When the world is broken

September 12, 2017

Tonight, all of the major networks and many radio stations will launch a star-studded telethon to raise funds for Americans who have been impacted by the recent devastating hurricanes.

Money is much-needed, and no doubt, millions will be raised.

But where does this leave your organization when it comes to the fall fundraising campaigns you’re in the midst of, or on the verge of launching?

In times like these – and we’re facing a doozy right now, with both hurricane relief in the forefront and a continuing toxic political environment unlikely to end soon – it’s vital to take stock of your strategies over the next few months to ensure that your appeals and timing will deliver the greatest revenue to your cause, despite the challenges we face.

First, consider that a lot of available cash has been, and will be sent to hurricane relief efforts in September, potentially leaving many of your donors with fewer disposable dollars to spend supporting your organization. It could well be a strong strategy to get your fundraising efforts out into October when new paychecks have arrived, re-filling available dollars. That said, also be aware of the timing of your year-end efforts so as not to place them too close to each other.

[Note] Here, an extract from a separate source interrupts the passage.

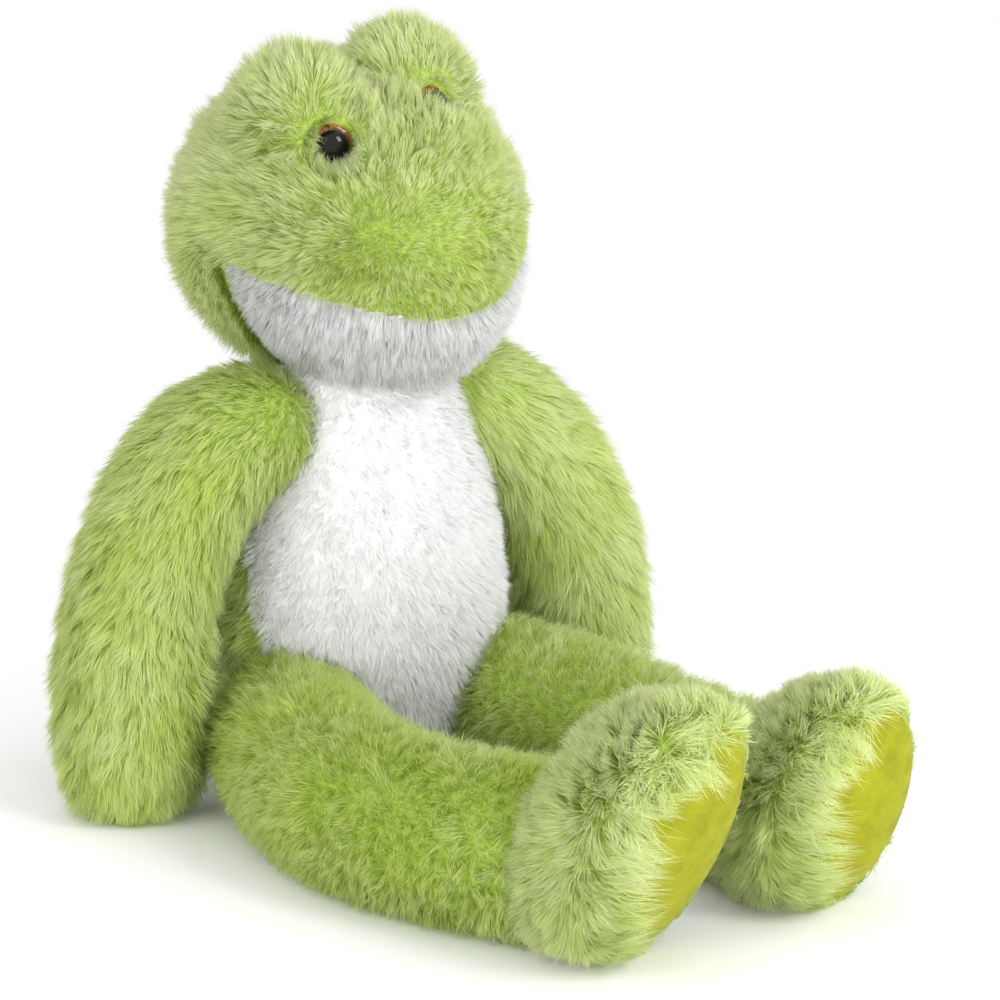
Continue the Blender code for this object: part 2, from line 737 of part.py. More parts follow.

Overall, the closer you are in geographic proximity to the effects of the hurricane, the more likely you are to benefit from a fresh exploration of your strategies over the next few months.

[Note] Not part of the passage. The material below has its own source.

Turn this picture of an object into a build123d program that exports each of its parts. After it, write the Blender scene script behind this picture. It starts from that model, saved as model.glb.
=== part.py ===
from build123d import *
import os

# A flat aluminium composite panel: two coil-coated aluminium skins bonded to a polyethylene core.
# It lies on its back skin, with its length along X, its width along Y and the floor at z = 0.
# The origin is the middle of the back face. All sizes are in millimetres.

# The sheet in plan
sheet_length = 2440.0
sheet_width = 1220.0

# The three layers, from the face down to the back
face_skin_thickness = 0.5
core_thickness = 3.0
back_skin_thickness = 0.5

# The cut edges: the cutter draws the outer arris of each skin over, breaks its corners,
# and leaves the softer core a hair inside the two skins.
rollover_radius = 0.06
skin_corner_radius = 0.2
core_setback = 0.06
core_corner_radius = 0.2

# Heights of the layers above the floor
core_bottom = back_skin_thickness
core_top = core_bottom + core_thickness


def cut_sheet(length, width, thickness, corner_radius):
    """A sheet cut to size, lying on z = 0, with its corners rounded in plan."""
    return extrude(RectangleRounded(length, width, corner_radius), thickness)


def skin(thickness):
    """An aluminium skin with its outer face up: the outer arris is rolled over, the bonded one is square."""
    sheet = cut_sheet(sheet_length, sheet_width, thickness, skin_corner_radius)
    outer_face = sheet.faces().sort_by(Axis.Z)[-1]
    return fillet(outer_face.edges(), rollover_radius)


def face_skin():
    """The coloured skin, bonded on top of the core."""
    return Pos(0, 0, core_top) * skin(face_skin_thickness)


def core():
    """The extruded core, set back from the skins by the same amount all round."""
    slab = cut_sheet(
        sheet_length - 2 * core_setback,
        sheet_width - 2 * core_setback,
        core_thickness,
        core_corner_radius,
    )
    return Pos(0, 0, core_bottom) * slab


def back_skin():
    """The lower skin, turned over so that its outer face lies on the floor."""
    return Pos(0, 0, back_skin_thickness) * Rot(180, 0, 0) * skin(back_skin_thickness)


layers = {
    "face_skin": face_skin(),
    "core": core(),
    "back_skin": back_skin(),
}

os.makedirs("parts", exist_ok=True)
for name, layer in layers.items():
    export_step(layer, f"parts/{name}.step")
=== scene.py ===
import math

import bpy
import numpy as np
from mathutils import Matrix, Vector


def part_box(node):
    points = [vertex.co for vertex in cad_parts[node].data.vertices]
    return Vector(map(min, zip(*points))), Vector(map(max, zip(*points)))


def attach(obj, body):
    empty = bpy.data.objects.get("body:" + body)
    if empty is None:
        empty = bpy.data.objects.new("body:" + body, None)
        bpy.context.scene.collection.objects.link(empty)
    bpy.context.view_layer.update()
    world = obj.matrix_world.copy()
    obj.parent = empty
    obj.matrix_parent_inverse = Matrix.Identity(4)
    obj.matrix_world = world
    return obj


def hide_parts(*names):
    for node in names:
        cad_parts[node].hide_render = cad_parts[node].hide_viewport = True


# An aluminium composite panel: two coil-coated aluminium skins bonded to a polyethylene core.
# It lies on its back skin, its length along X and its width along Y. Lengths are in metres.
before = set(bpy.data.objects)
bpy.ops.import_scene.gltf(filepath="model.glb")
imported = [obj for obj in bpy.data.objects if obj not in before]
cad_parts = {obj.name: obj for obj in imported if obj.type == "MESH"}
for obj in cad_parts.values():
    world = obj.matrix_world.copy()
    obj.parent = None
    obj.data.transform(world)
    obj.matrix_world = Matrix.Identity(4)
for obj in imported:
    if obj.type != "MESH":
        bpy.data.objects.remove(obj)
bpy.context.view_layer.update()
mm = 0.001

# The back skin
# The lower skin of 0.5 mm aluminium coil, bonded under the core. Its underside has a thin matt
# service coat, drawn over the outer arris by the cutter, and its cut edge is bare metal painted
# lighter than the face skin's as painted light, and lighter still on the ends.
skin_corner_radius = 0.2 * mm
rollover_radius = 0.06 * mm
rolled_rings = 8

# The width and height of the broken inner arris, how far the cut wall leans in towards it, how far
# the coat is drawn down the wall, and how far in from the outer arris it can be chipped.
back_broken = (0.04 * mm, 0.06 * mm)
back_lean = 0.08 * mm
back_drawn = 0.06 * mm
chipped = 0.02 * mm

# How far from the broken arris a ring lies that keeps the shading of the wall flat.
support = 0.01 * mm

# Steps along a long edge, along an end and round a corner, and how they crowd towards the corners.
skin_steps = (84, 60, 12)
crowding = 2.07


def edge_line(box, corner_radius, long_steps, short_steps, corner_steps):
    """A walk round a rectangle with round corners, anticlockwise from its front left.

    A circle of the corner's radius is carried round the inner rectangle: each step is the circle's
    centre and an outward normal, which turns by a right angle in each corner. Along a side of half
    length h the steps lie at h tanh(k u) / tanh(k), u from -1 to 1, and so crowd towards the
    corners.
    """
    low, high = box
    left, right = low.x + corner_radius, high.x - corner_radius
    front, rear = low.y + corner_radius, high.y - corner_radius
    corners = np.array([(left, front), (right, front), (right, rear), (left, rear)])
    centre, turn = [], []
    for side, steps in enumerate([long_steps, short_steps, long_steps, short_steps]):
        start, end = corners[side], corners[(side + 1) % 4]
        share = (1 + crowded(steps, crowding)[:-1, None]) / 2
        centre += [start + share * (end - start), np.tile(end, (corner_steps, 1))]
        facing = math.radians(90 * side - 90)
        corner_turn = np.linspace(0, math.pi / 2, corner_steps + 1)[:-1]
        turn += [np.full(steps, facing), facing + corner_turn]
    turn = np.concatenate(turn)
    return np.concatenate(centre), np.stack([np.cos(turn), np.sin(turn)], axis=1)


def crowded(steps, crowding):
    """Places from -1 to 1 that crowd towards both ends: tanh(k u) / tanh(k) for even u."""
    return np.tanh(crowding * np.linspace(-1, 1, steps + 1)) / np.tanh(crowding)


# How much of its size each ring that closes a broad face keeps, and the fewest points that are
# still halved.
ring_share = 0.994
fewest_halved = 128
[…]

Most important, remember that the world doesn’t stop, and you can’t stop fundraising just because other priorities have moved to the fore.

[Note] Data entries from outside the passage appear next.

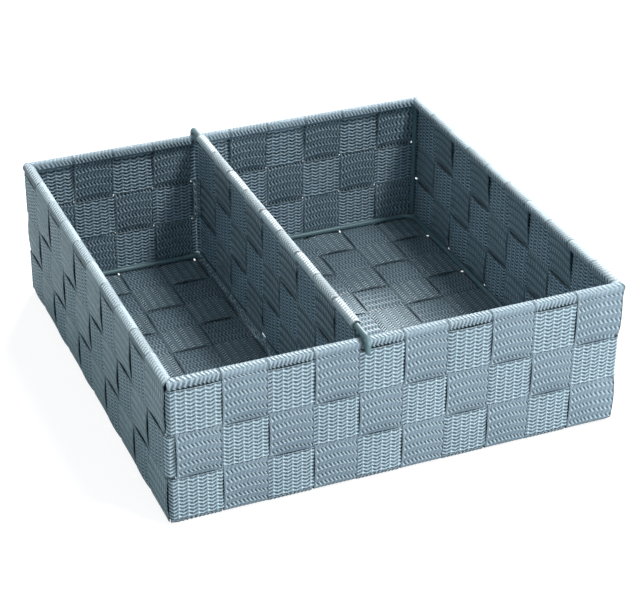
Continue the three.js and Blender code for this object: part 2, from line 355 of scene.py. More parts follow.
def read_sweep(tree):
    """What the path and the cut say about a point of the swept surface."""
    names = ("section", "upright", "hump", "rolled", "top_row")
    at = {name: stored(tree, f"path_{name}", "FLOAT") for name in names}
    at["middle"] = stored(tree, "path_middle", "FLOAT_VECTOR")
    at["along"] = stored(tree, "path_along", "FLOAT_VECTOR")
    at["ridge"] = stored(tree, "cut_ridge", "FLOAT")
    at["across"], at["height"], at["groove"] = separated(tree, stored(tree, "cut_shape", "FLOAT_VECTOR"))
    at["inner"] = at["height"].below(0.0)
    return at


print("a zigzag is", ZIGZAG_PERIOD / MM, "mm long, in", STEPS_PER_ZIGZAG, "steps")

# %% [markdown]
# Sliding the points of every second section left or right makes real zigzag ridges, with no texture at
# all. `Scallop` rounds the zigzag into arches, and `Lean` makes one flank of it shallower, as where the
# yarns turn away. `Cup` moves both edges of a hump outwards, or inwards when it is negative, and `Bow`
# curves the rows of an upright strap upwards in the middle. A little noise keeps the webbing from looking
# like a machine's drawing.

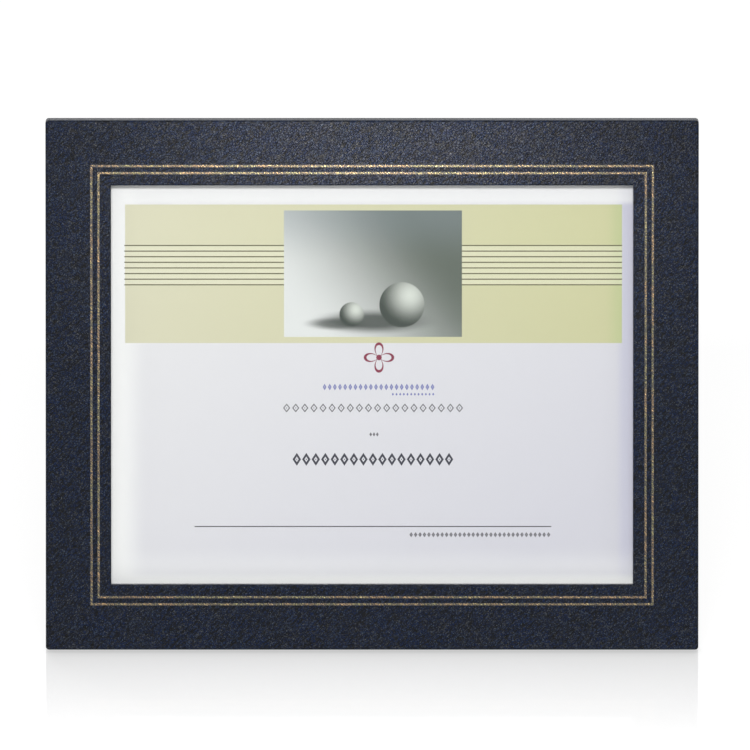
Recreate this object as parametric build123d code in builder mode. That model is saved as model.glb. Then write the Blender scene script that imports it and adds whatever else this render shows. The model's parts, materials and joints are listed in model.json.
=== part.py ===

Be careful not to be insensitive in your appeals, but remain strong in promoting the value of your organization.

And never apologize for asking for funds.

It’s tempting to take a more more low-key approach in this environment, but it will not help you find success.

The months to come are sure to be uncertain and uneven in their outcome. The most important thing you can do is to think deeply about what your strongest plan can be, then implement it.